| Task requirements |
Give the listing again in full, exactly as written.
── Dataset records
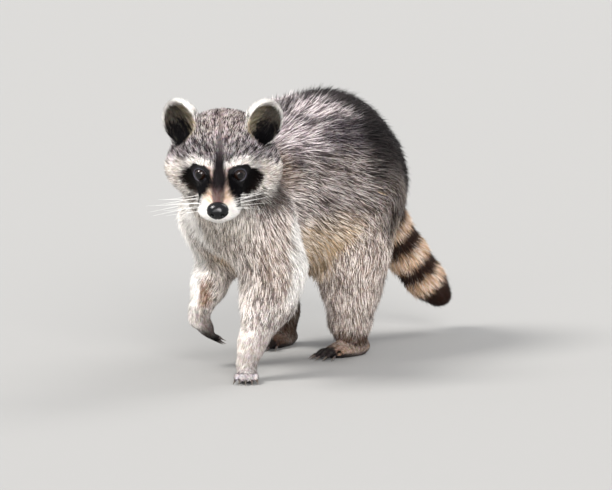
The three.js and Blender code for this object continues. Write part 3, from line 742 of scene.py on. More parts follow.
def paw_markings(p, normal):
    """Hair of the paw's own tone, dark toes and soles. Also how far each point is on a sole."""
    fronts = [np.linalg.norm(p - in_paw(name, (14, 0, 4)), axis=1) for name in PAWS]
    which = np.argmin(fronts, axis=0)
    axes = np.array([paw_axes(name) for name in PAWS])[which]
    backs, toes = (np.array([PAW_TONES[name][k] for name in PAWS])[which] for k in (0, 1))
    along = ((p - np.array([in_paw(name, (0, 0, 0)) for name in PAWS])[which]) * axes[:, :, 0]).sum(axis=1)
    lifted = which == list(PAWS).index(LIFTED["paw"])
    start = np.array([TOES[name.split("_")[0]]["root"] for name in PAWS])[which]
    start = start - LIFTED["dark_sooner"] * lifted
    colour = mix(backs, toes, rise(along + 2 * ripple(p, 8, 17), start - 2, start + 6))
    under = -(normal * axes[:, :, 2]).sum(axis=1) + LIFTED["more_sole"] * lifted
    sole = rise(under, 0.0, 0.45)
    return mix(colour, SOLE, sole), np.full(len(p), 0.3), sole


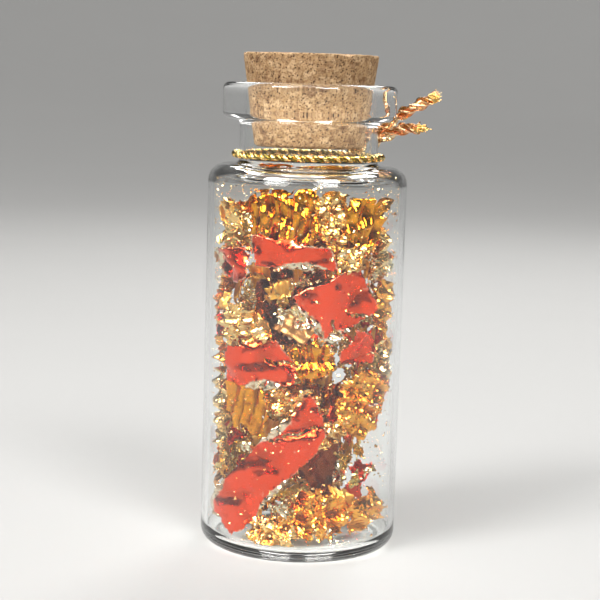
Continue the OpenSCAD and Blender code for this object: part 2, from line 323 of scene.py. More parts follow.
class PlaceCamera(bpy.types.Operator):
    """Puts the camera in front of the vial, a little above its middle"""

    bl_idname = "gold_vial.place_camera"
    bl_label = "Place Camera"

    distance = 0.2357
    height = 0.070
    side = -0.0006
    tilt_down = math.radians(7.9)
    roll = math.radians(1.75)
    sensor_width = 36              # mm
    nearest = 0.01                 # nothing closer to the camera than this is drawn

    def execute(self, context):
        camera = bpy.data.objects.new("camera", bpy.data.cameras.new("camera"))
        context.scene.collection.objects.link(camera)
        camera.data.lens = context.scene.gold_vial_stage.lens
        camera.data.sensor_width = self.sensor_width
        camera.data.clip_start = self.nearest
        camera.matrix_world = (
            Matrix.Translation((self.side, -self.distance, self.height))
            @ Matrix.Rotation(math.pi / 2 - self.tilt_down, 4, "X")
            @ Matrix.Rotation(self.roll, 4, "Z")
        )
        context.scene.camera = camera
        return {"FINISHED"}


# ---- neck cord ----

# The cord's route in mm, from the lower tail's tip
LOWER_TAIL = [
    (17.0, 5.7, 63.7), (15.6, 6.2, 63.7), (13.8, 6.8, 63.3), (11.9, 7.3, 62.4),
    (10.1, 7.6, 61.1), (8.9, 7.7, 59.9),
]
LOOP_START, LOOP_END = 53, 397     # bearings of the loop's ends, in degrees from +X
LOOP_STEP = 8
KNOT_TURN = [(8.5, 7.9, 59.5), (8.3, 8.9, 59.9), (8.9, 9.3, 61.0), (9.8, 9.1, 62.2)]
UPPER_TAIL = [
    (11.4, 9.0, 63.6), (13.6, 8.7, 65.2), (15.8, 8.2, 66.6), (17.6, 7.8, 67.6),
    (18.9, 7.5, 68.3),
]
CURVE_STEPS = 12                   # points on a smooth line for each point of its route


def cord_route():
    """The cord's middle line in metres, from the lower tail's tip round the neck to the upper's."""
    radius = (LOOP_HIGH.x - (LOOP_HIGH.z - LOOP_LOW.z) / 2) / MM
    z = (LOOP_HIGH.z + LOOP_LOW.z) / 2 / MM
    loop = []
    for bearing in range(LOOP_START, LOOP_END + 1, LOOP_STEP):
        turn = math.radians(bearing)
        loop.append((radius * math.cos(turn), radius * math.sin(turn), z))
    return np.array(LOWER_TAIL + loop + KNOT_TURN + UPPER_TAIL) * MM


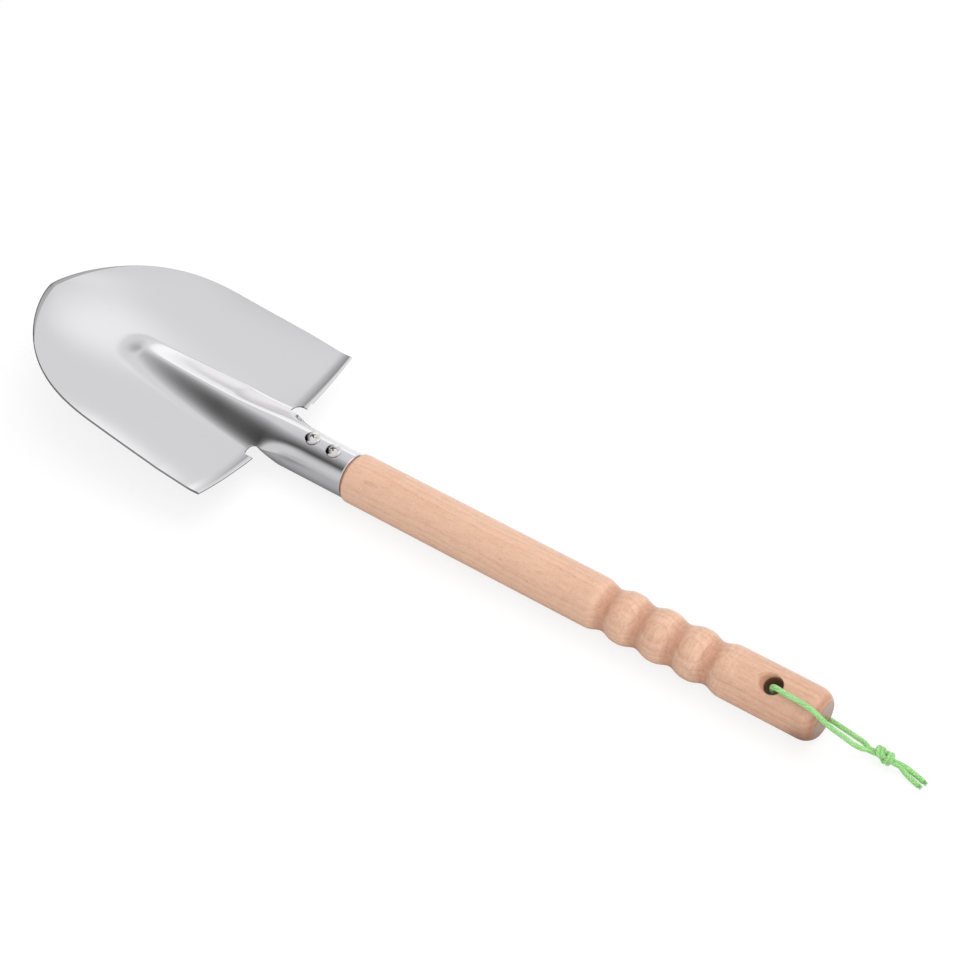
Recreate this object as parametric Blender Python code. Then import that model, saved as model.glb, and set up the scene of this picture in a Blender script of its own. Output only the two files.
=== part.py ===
────
| Output for this exercise |
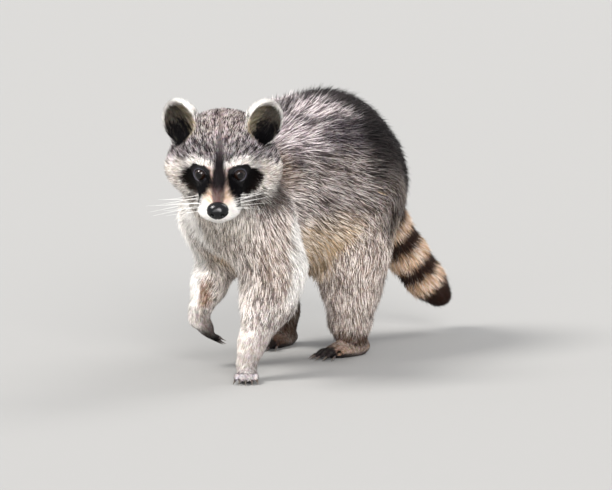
The three.js and Blender code for this object continues. Write part 3, from line 742 of scene.py on. More parts follow.
def paw_markings(p, normal):
    """Hair of the paw's own tone, dark toes and soles. Also how far each point is on a sole."""
    fronts = [np.linalg.norm(p - in_paw(name, (14, 0, 4)), axis=1) for name in PAWS]
    which = np.argmin(fronts, axis=0)
    axes = np.array([paw_axes(name) for name in PAWS])[which]
    backs, toes = (np.array([PAW_TONES[name][k] for name in PAWS])[which] for k in (0, 1))
    along = ((p - np.array([in_paw(name, (0, 0, 0)) for name in PAWS])[which]) * axes[:, :, 0]).sum(axis=1)
    lifted = which == list(PAWS).index(LIFTED["paw"])
    start = np.array([TOES[name.split("_")[0]]["root"] for name in PAWS])[which]
    start = start - LIFTED["dark_sooner"] * lifted
    colour = mix(backs, toes, rise(along + 2 * ripple(p, 8, 17), start - 2, start + 6))
    under = -(normal * axes[:, :, 2]).sum(axis=1) + LIFTED["more_sole"] * lifted
    sole = rise(under, 0.0, 0.45)
    return mix(colour, SOLE, sole), np.full(len(p), 0.3), sole


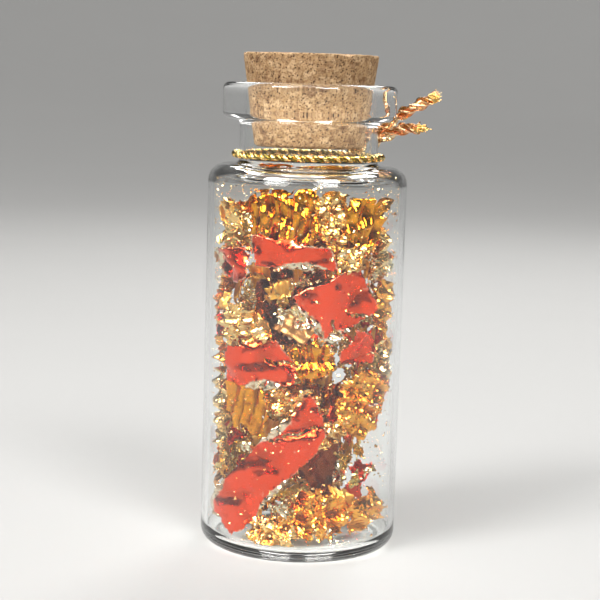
Continue the OpenSCAD and Blender code for this object: part 2, from line 323 of scene.py. More parts follow.
class PlaceCamera(bpy.types.Operator):
    """Puts the camera in front of the vial, a little above its middle"""

    bl_idname = "gold_vial.place_camera"
    bl_label = "Place Camera"

    distance = 0.2357
    height = 0.070
    side = -0.0006
    tilt_down = math.radians(7.9)
    roll = math.radians(1.75)
    sensor_width = 36              # mm
    nearest = 0.01                 # nothing closer to the camera than this is drawn

    def execute(self, context):
        camera = bpy.data.objects.new("camera", bpy.data.cameras.new("camera"))
        context.scene.collection.objects.link(camera)
        camera.data.lens = context.scene.gold_vial_stage.lens
        camera.data.sensor_width = self.sensor_width
        camera.data.clip_start = self.nearest
        camera.matrix_world = (
            Matrix.Translation((self.side, -self.distance, self.height))
            @ Matrix.Rotation(math.pi / 2 - self.tilt_down, 4, "X")
            @ Matrix.Rotation(self.roll, 4, "Z")
        )
        context.scene.camera = camera
        return {"FINISHED"}


# ---- neck cord ----

# The cord's route in mm, from the lower tail's tip
LOWER_TAIL = [
    (17.0, 5.7, 63.7), (15.6, 6.2, 63.7), (13.8, 6.8, 63.3), (11.9, 7.3, 62.4),
    (10.1, 7.6, 61.1), (8.9, 7.7, 59.9),
]
LOOP_START, LOOP_END = 53, 397     # bearings of the loop's ends, in degrees from +X
LOOP_STEP = 8
KNOT_TURN = [(8.5, 7.9, 59.5), (8.3, 8.9, 59.9), (8.9, 9.3, 61.0), (9.8, 9.1, 62.2)]
UPPER_TAIL = [
    (11.4, 9.0, 63.6), (13.6, 8.7, 65.2), (15.8, 8.2, 66.6), (17.6, 7.8, 67.6),
    (18.9, 7.5, 68.3),
]
CURVE_STEPS = 12                   # points on a smooth line for each point of its route


def cord_route():
    """The cord's middle line in metres, from the lower tail's tip round the neck to the upper's."""
    radius = (LOOP_HIGH.x - (LOOP_HIGH.z - LOOP_LOW.z) / 2) / MM
    z = (LOOP_HIGH.z + LOOP_LOW.z) / 2 / MM
    loop = []
    for bearing in range(LOOP_START, LOOP_END + 1, LOOP_STEP):
        turn = math.radians(bearing)
        loop.append((radius * math.cos(turn), radius * math.sin(turn), z))
    return np.array(LOWER_TAIL + loop + KNOT_TURN + UPPER_TAIL) * MM


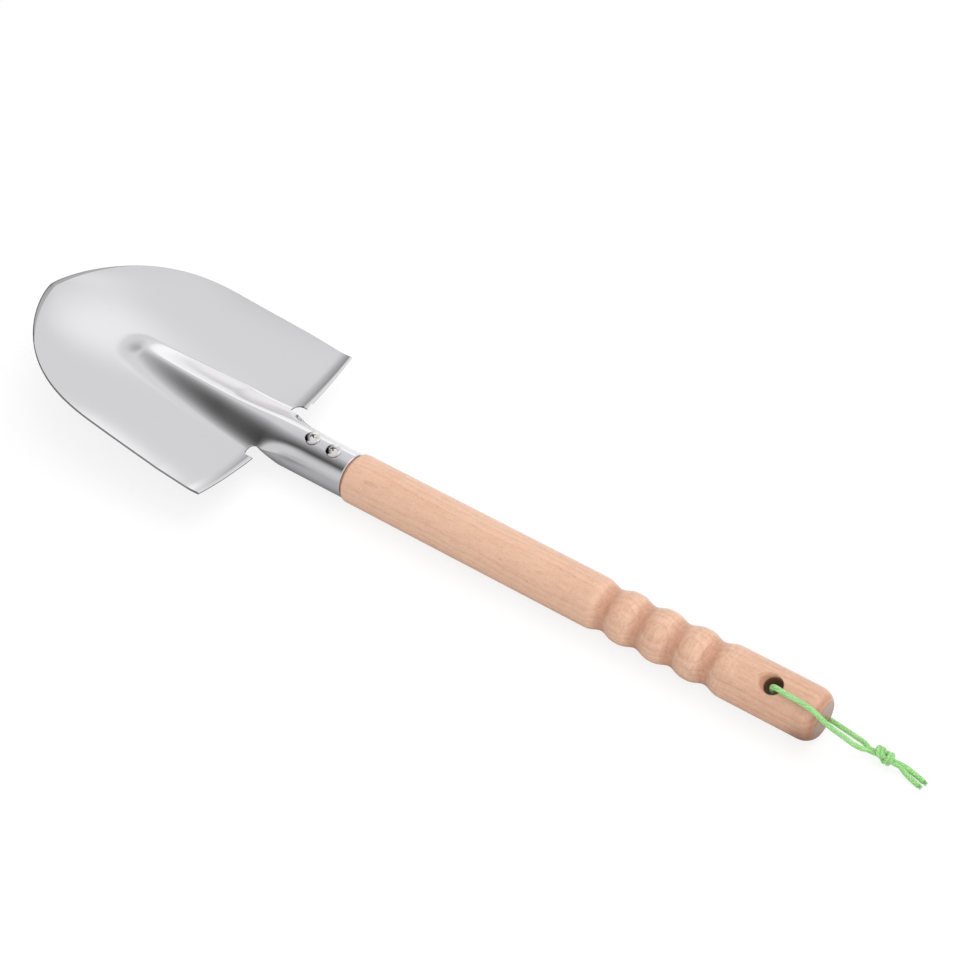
Recreate this object as parametric Blender Python code. Then import that model, saved as model.glb, and set up the scene of this picture in a Blender script of its own. Output only the two files.
=== part.py ===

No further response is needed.